I feel like you’ll take on the world and the world had better look out. Sincerely.
(You’re going to go so, so far. I know you don’t need me to tell you this – there’s part of you that already knows this, or there should be – but it’s always nice to hear it again. So I’m saying it – this is what you were meant to do. And you’re going to ROCK it.)
I second all that, chick. I used to think about writing a LOT, and if I’d never have started, I’d have never been able to claim all that I’ve written this past year. It’s fun. It’s a creative release. It’s gratifying. It’s rewarding beyond a “like”.
You ARE a good writer. You go girl. \m/
You go, girl! :) Big high-fives for leaping on out there. That’s the hardest part, right? (I’ve been told. The Fear is still winning in my world…making me admire your courage that much more!)

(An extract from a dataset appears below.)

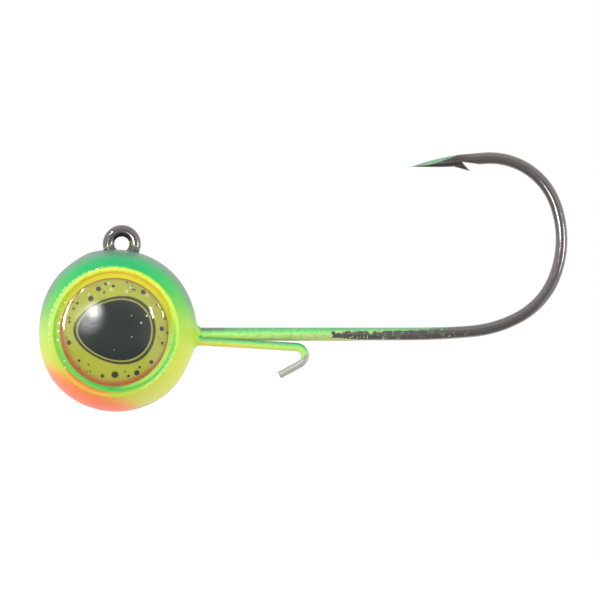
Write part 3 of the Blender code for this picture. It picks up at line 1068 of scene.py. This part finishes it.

Awesome luck to you!!!! and thanks for the reminder that you can’t wait for good timing, you just gotta doooo it.
I love to write too. I actually want to get into science writing myself. Blogging is definitely a good way to practice writing. Get out there and WRITE!
I am! Woot! ;D
Go for your dreams! And if life gets in the way, go for them anyway.
Well I know how you feel. A little over a year ago I was feeling what you are feeling now. You can do it!!! Hell you are all ready a writer, now you are going to get serious! I am having the time of my life wrting my blogs and my WIP, well several WIP’s. I feel more alive now that I am actually doing my dream than I have felt in many years. I know you will feel the same……so go do it all ready!! :-)
Congratulations on this momentous decision!! I completely relate to that dual feeling, on one hand hate to ‘market’ myself, while on the other hand embrace the gifts and feel compelled to put them to good use. It feels so good to make a strong, self-affirming decision! When the doubt sneak in later, come back and read these comments. As for me, you have my share and like buttons! I’ll do all I can to help you be all you can be.
Fabulous post. You’ll be Fitzgerald before you know it! xx
Awesome – you go girl! Nothing wrong with saying the truth and maybe it will help others realize this too. Say and do what you’re good at – yes!